START Data provided
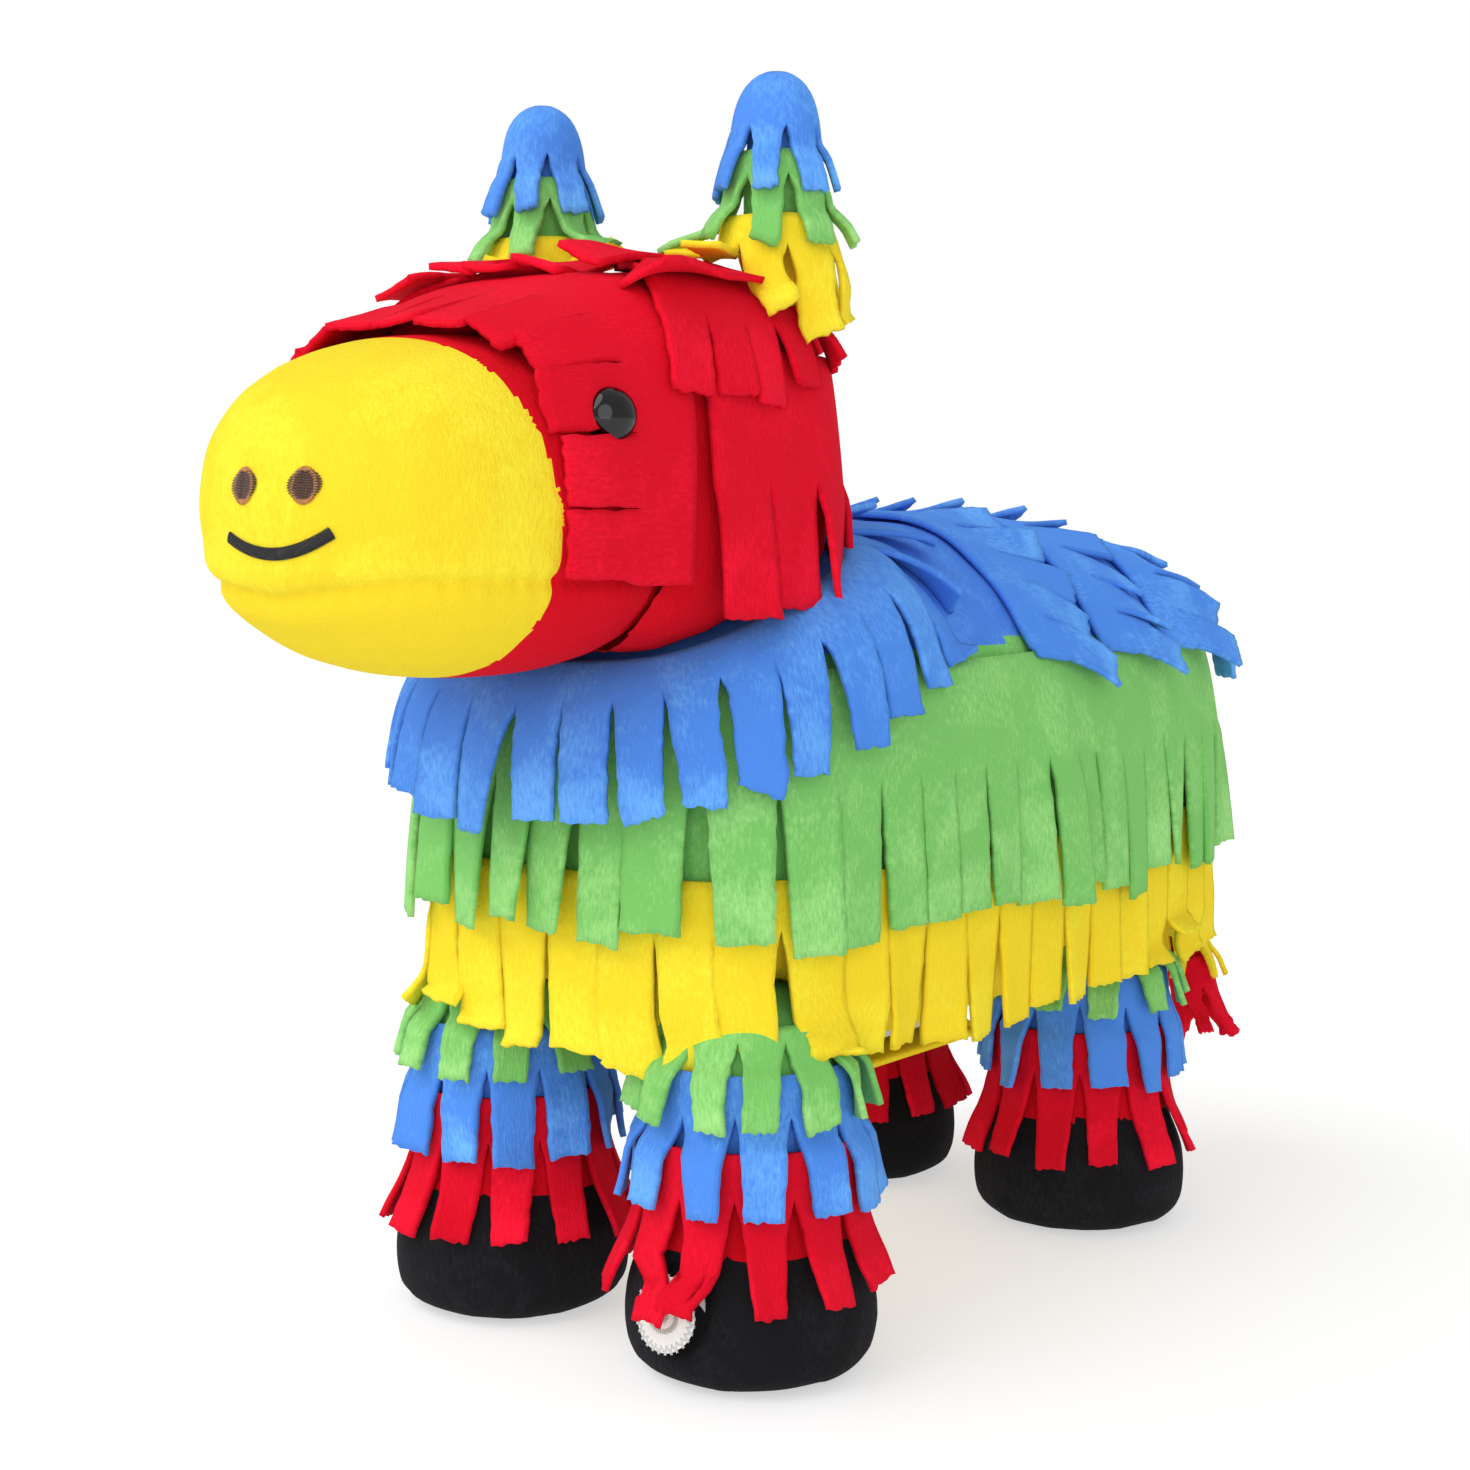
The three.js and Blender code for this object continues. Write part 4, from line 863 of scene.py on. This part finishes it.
eye_plastic = gloss("black_polished_abs", "#020203", 0.09, depth=0.002)
for side, label in ((1, "left"), (-1, "right")):
    low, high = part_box(f"eye_{label}")
    look = Vector((side * math.cos(0.35), -math.sin(0.35), 0.12)).normalized()
    corners = [v.co for v in frame["nodes"][f"eye_{label}"].data.vertices]
    crown = max(corners, key=lambda c: c.dot(look))
    bpy.ops.object.select_all(action="DESELECT")
    bpy.ops.mesh.primitive_uv_sphere_add(segments=48, ring_count=32, radius=5.6 * MM)
    eye = bpy.context.object
    eye.name = f"eye_{label}_dome"
    eye.scale = (1, 1, 0.78)
    eye.rotation_euler = look.to_track_quat("Z", "Y").to_euler()
    eye.location = crown + look * (1.4 - 5.6 * 0.78) * MM
    bpy.ops.object.transform_apply(location=True, rotation=True, scale=True)
    eye.data.materials.append(eye_plastic)
    bpy.ops.object.shade_smooth()
    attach(eye, "head")
    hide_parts(f"eye_{label}")

# ---- Fringe on the head ----
# A red band lies forward over the muzzle's edge; a crown panel covers the top and hangs behind the
# eyes; under it a longer band hangs down the nape; short strips stand up over the brow.


def forwards(turn):
    return (0, -1, 0)


def outwards(turn):
    return (math.sin(turn), -math.cos(turn), 0)


head_middle = (head_low + head_high) / 2
face_hull = hull_of([head, muzzle])
FACE_TURN, BROW_TURN = math.radians(118), math.radians(48)  # how far round each reaches from the top
face = comb("face_fringe", "head", face_hull, [head, muzzle],
            around(face_hull, (0, -0.094, 0.1995), (1, 0, 0), (0, 0, 1), 13, (-FACE_TURN, FACE_TURN)),
            forwards, 36, 0.45, RED, ring=False, longer=lambda turn: 8 * max(0, math.cos(turn / 2)) ** 3,
            cling=0.8, lift=0.5, flare=(0.3, 2.0), gap=(0.01, 0.09), sway=0.9, twist=0.1, curl=0.3, seed=51)
comb("nape_fringe", "head", face_skin, [],
     around(face_skin, (0, head_middle.y, 0.224), (1, 0, 0), (0, -1, 0), 11,
            (math.radians(66), math.radians(294))),
     down, 54, 0.5, RED, ring=False, droop=1.5, lift=0.9, flare=(0.5, 3), gap=(0.02, 0.18), sway=1.5,
     twist=0.2, seed=52)
crown_panel = comb(
    "temple_fringe", "head", face_skin, None,
    around(face_skin, (0, head_middle.y, head_high.z - 1.2 * MM), (1, 0, 0), (0, -1, 0), 14,
           (math.radians(52), math.radians(308)), reach=0.1),
    outwards, 60, 0.71, RED, ring=False, longer=lambda turn: -6 * (1 - math.cos(turn)), droop=4.0, lift=2.6,
    flare=(0.5, 2.5), gap=(0.0, 0.07), sway=0.8, twist=0.12, rows=26, seed=53)
comb("brow_fringe", "head", face_skin, [face, crown_panel],
     around(face_skin, (0, -0.066, 0.1995), (1, 0, 0), (0, 0, 1), 6, (-BROW_TURN, BROW_TURN)),
     forwards, 34, 0.4, RED, ring=False, droop=0.5, lift=0.8, flare=(1.5, 4), gap=(0.02, 0.15), sway=2,
     twist=0.3, curl=0.9, seed=54)

# ---- Ears ----
# Two stuffed cones stand on the crown, in the colours of the bands over them. A blue cap with a cut
# edge covers the tip, a green band hangs under it, and a yellow one is sewn where ear and head meet.
YELLOW_TOP, GREEN_TOP = 254, 268  # heights that the lower two bands are sewn at, in millimetres
GREEN_FROM, BLUE_FROM = 0.250, 0.266  # heights that the stuffed cone changes colour at
for label, side, seed in (("left", 1, 60), ("right", -1, 70)):
    ear = stuffed(f"ear_{label}_stuffed", [f"ear_{label}"], f"ear_{label}",
                  [yellow_plush, green_plush, blue_plush], voxel=2.6, start=0.0, most=1.6)
    paint_faces(ear, 1, lambda c: c[:, 2] > GREEN_FROM)
    paint_faces(ear, 2, lambda c: c[:, 2] > BLUE_FROM)
    low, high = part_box(f"ear_{label}")
    axis = Vector(((low.x + high.x) / 2, (low.y + high.y) / 2, 0))
    ear_skin = surface_of([ear])
    root_skin = blend_of([ear, head], 3.0, 14)

    def ring_at(height, skin=ear_skin, axis=axis):
        return around(skin, axis + Vector((0, 0, height * MM)), (1, 0, 0), (0, -1, 0), 7, reach=0.03)
    yellow = comb(f"ear_{label}_fringe_yellow", "head", root_skin, [ear, head, crown_panel],
                  ring_at(YELLOW_TOP), lambda turn: Vector(outwards(turn)) * 0.5 - Vector((0, 0, 1)),
                  23, 0.25, YELLOW, droop=1.5, lift=3.0, flare=(2, 5), gap=(0.02, 0.2), sway=1.5, twist=0.3,
                  across=7, rows=14, seed=seed + 1)
    green = comb(f"ear_{label}_fringe_green", f"ear_{label}", ear_skin, [yellow], ring_at(GREEN_TOP),
                 lambda turn: Vector(outwards(turn)) * 0.4 - Vector((0, 0, 1)), 20, 0.25, GREEN,
                 droop=1.2, lift=0.9, flare=(1.5, 3), gap=(0.02, 0.16), sway=1.0, twist=0.25, across=7,
                 rows=12, seed=seed + 2)
    tip = coordinates(ear)[:, 2].max() / MM - 0.35
    comb(f"ear_{label}_fringe_blue", f"ear_{label}", ear_skin, [green], ring_at(tip),
         lambda turn: Vector(outwards(turn)), 28, 0.5, BLUE,
         droop=6.0, lift=0.9, flare=(0.3, 1.6), gap=(0.02, 0.14), sway=0.8, twist=0.2, across=7, rows=18,
         seed=seed + 3)

# ---- Tail ----
# A stuffed red cord of plush hangs from the rump, leaning to the left, with a yellow and a red tier
# of fringe at its end.
tail = stuffed("tail_stuffed", ["tail_core"], "tail", [red_body_plush], voxel=2.4, start=0.3, most=0.8)
tail_skin = surface_of([tail])
hinge = Vector(next(j for j in frame["joints"] if j["name"] == "tail_swing")["pos_m"])
lean = 0.27
tail_way = Vector((math.sin(lean), 0, -math.cos(lean)))
tail_side = Vector((math.cos(lean), 0, math.sin(lean)))
tail_tiers = []
for colour, materials, reach, seed in (("red", RED, 102, 81), ("yellow", YELLOW, 82, 82)):
    starts = around(tail_skin, hinge + tail_way * reach * MM, tail_side, (0, -1, 0), 7, reach=0.03)
    tail_tiers.append(comb(
        f"tail_fringe_{colour}", "tail", tail_skin, tail_tiers, starts,
        lambda turn: tail_way, 27, 0.3, materials, droop=0.6, lift=0.7, flare=(1.5, 4), gap=(0.02, 0.18),
        sway=1.5, twist=0.3, across=7, rows=12, seed=seed))

# ---- Belly flap ----
# A yellow plush flap closes the battery pocket. It is sewn on along its rear edge, hemmed with a
# machine stitch on the other three, and lies flat under the belly.
flap_low, flap_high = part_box("belly_flap")
flap_middle, flap_size = (flap_low + flap_high) / 2, flap_high - flap_low
bpy.ops.object.select_all(action="DESELECT")
bpy.ops.mesh.primitive_grid_add(x_subdivisions=44, y_subdivisions=42, size=1)
flap = bpy.context.object
flap.name = "belly_flap_cloth"
co = coordinates(flap)
share = np.abs(co[:, :2] * 2)
corner = np.maximum(0, share - 0.82).prod(1) * 9
rounded = co[:, :2] * (1 - corner[:, None])
edge_distance = 1 - share.max(1)
pillow = 0.5 * np.exp(-((edge_distance - 0.16) / 0.08) ** 2)
flat = np.stack([flap_middle.x + rounded[:, 0] * flap_size.x, flap_middle.y + rounded[:, 1] * flap_size.y,
                 flap_high.z - 0.2 * MM - (pillow + 0.15) * MM], 1)
move_to(flap, flat)
turn_over(flap)
apply(flap, "SOLIDIFY", thickness=FABRIC, offset=1, material_offset_rim=1)
flap.data.materials.append(yellow_plush)
flap.data.materials.append(YELLOW[1])
bpy.ops.object.shade_smooth()
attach(flap, "belly_flap")
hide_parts("belly_flap")
hem = []
for k in range(60):
    part = k / 59 * 3
    inset = 2.5 * MM
    x0, x1 = flap_low.x + inset, flap_high.x - inset
    y0, y1 = flap_low.y + inset, flap_high.y - inset
    if part < 1:
        place, way = Vector((x0, y1 + (y0 - y1) * part, 0)), Vector((0, 1, 0))
    elif part < 2:
        place, way = Vector((x0 + (x1 - x0) * (part - 1), y0, 0)), Vector((1, 0, 0))
    else:
        place, way = Vector((x1, y0 + (y1 - y0) * (part - 2), 0)), Vector((0, 1, 0))
    place.z = flap_high.z - 0.35 * MM - FABRIC - 0.1 * MM
    hem.append(frame_at(place, way, (0, 0, -1), (2.3 * MM, 0.5 * MM, 0.5 * MM)))
hem_piece = scattered("belly_flap_hem_stitches", thread_template(), hem,
                      satin("yellow_thread", "#f0d020", "#c8a008"), "belly_flap")

# ---- Sound module and switch ----
# Bought-in parts that the stuffing hides: moulded cases, a screwed battery door, two cells, a board
# with a speaker, and a two-core lead to the hoof's switch. Their shapes are the frame's own.


def board_laminate():
    """Green solder mask over copper tracks, which stand up a little and look lighter."""
    material, tree = empty_material("fr4_solder_mask")
    place = in_millimetres(tree)
    tracks = add(tree, "TexBrick", Vector=place.outputs[0], Scale=0.4, Mortar_Size=0.06, Brick_Width=1.3,
                 Row_Height=0.5, Color1=linear("#1d5a30"), Color2=linear("#226a38"), Mortar=linear("#4f9a55"))
    bump = add(tree, "Bump", Strength=0.4, Distance=0.05 * MM, Height=tracks.outputs["Fac"])
    finish_material(tree, add(tree, "BsdfPrincipled", Base_Color=tracks.outputs["Color"], Roughness=0.35,
                              Normal=bump.outputs[0]))
    return material


def plated_steel():
    """Zinc-plated steel, turned: a bright metal with fine rings."""
    material, tree = empty_material("zinc_plated_steel")
    place = in_millimetres(tree)
    rings = add(tree, "TexNoise", Vector=place.outputs[0], Scale=4.0, Detail=2.0)
    rough = add(tree, "MapRange", Value=rings.outputs[0], To_Min=0.22, To_Max=0.45)
    bump = add(tree, "Bump", Strength=0.3, Distance=0.02 * MM, Height=rings.outputs[0])
    finish_material(tree, add(tree, "BsdfPrincipled", Base_Color=linear("#c4c6c8"), Metallic=1.0,
                              Roughness=rough.outputs[0], Normal=bump.outputs[0]))
    return material


pale_abs = gloss("pale_grained_abs", "#e4e4df", 0.5)
finishes = {
    "sound_case": pale_abs, "battery_door": pale_abs, "door_screw": plated_steel(),
    "battery_1": gloss("green_shrink_sleeve", "#2f7a46", 0.3),
    "battery_2": gloss("green_shrink_sleeve_2", "#2f7a46", 0.3),
    "circuit_board": board_laminate(),
    "speaker": gloss("black_pressed_paper_cone", "#2b2c30", 0.7, grain=0.9, depth=0.2),
    "power_slider": gloss("black_pom", "#222326", 0.4),
    "switch_lead": gloss("red_pvc_sleeve", "#9c2424", 0.45),
    "press_switch_base": gloss("grey_abs", "#3a3d42", 0.5),
    "press_switch_cap": gloss("pale_pom", "#d8d8d4", 0.42),
    "eye_washer_left": gloss("natural_nylon", "#d8d6cc", 0.5),
    "eye_washer_right": gloss("natural_nylon_2", "#d8d6cc", 0.5),
}
for node, material in finishes.items():
    piece = frame["nodes"][node]
    piece.data.materials.clear()
    piece.data.materials.append(material)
END Data provided
Your instructions:
Write out exactly, please, the lines beginning at the start of the material and ending with the line that holds "return (0, -1, 0)", both included.

Exercise solution:
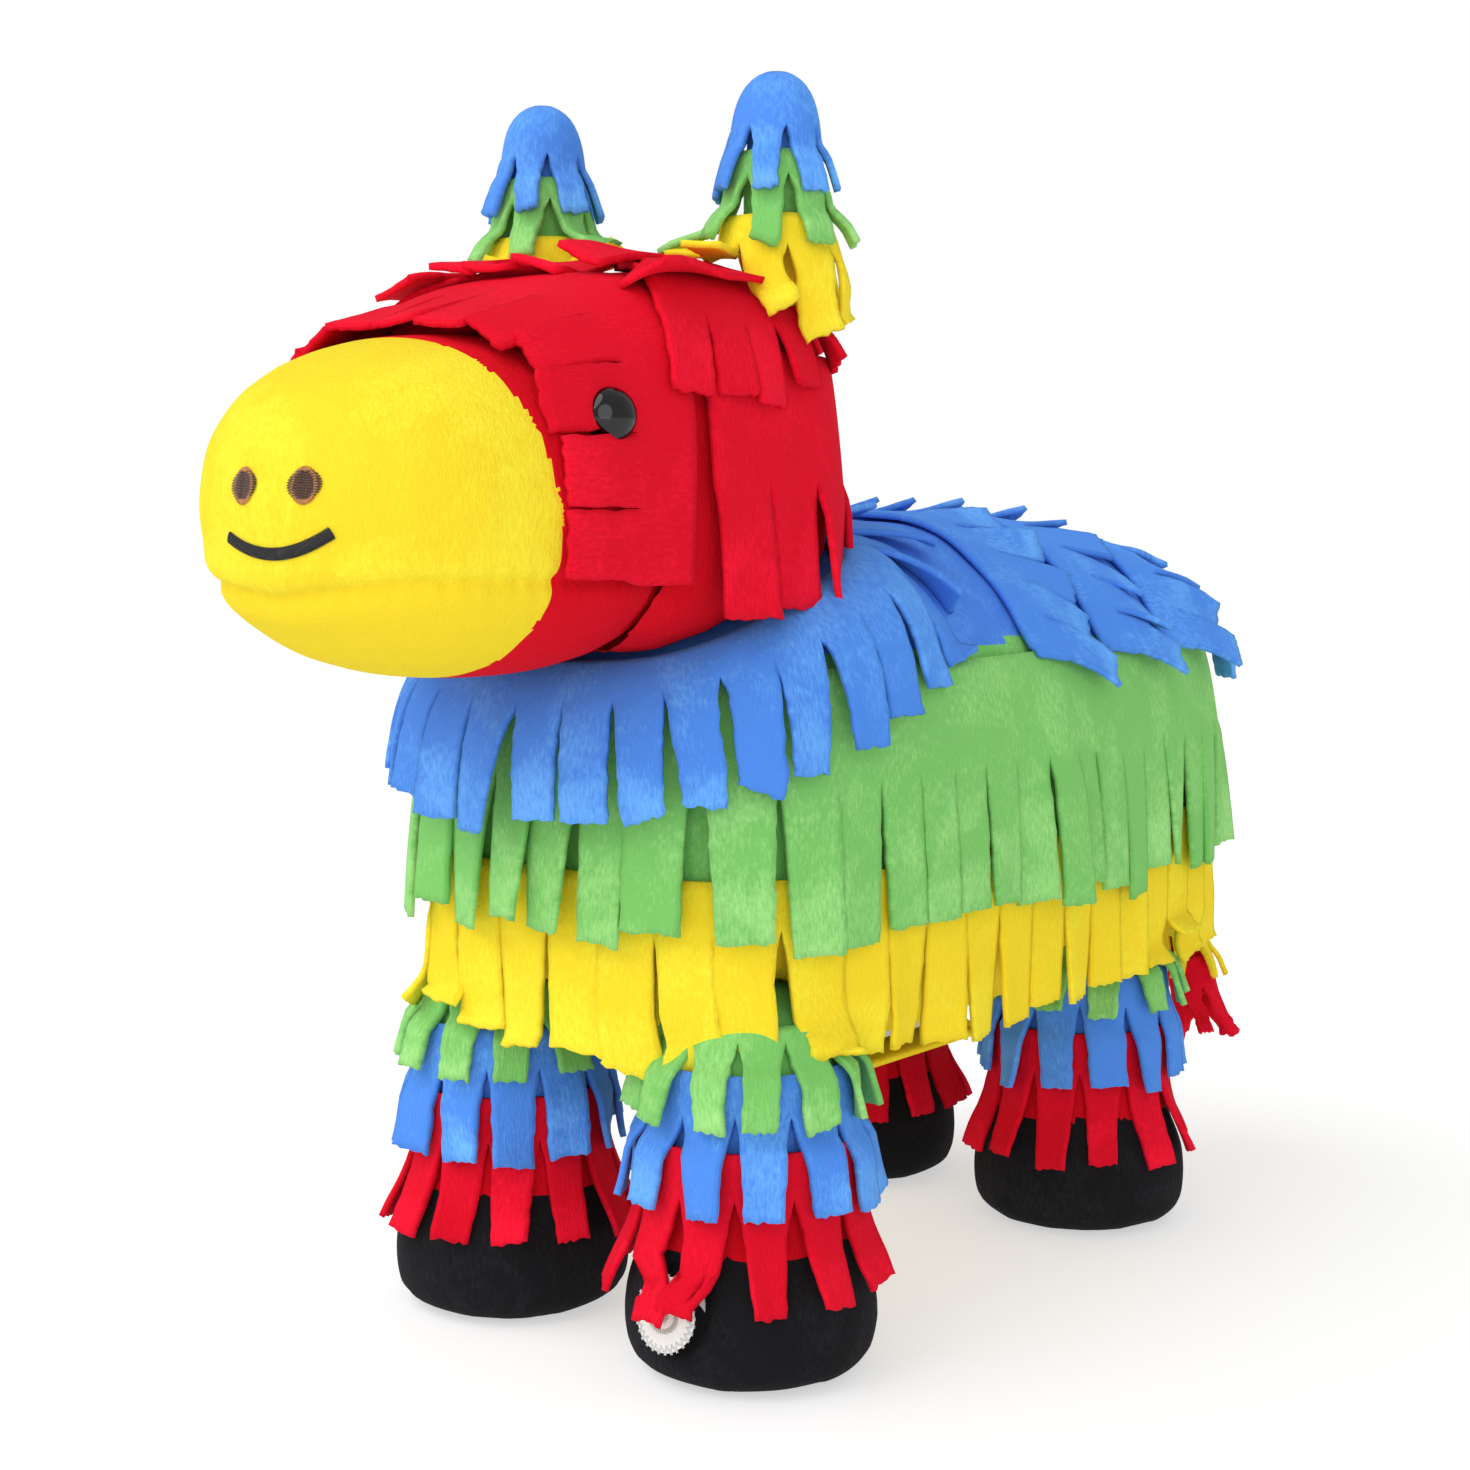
The three.js and Blender code for this object continues. Write part 4, from line 863 of scene.py on. This part finishes it.
eye_plastic = gloss("black_polished_abs", "#020203", 0.09, depth=0.002)
for side, label in ((1, "left"), (-1, "right")):
    low, high = part_box(f"eye_{label}")
    look = Vector((side * math.cos(0.35), -math.sin(0.35), 0.12)).normalized()
    corners = [v.co for v in frame["nodes"][f"eye_{label}"].data.vertices]
    crown = max(corners, key=lambda c: c.dot(look))
    bpy.ops.object.select_all(action="DESELECT")
    bpy.ops.mesh.primitive_uv_sphere_add(segments=48, ring_count=32, radius=5.6 * MM)
    eye = bpy.context.object
    eye.name = f"eye_{label}_dome"
    eye.scale = (1, 1, 0.78)
    eye.rotation_euler = look.to_track_quat("Z", "Y").to_euler()
    eye.location = crown + look * (1.4 - 5.6 * 0.78) * MM
    bpy.ops.object.transform_apply(location=True, rotation=True, scale=True)
    eye.data.materials.append(eye_plastic)
    bpy.ops.object.shade_smooth()
    attach(eye, "head")
    hide_parts(f"eye_{label}")

# ---- Fringe on the head ----
# A red band lies forward over the muzzle's edge; a crown panel covers the top and hangs behind the
# eyes; under it a longer band hangs down the nape; short strips stand up over the brow.


def forwards(turn):
    return (0, -1, 0)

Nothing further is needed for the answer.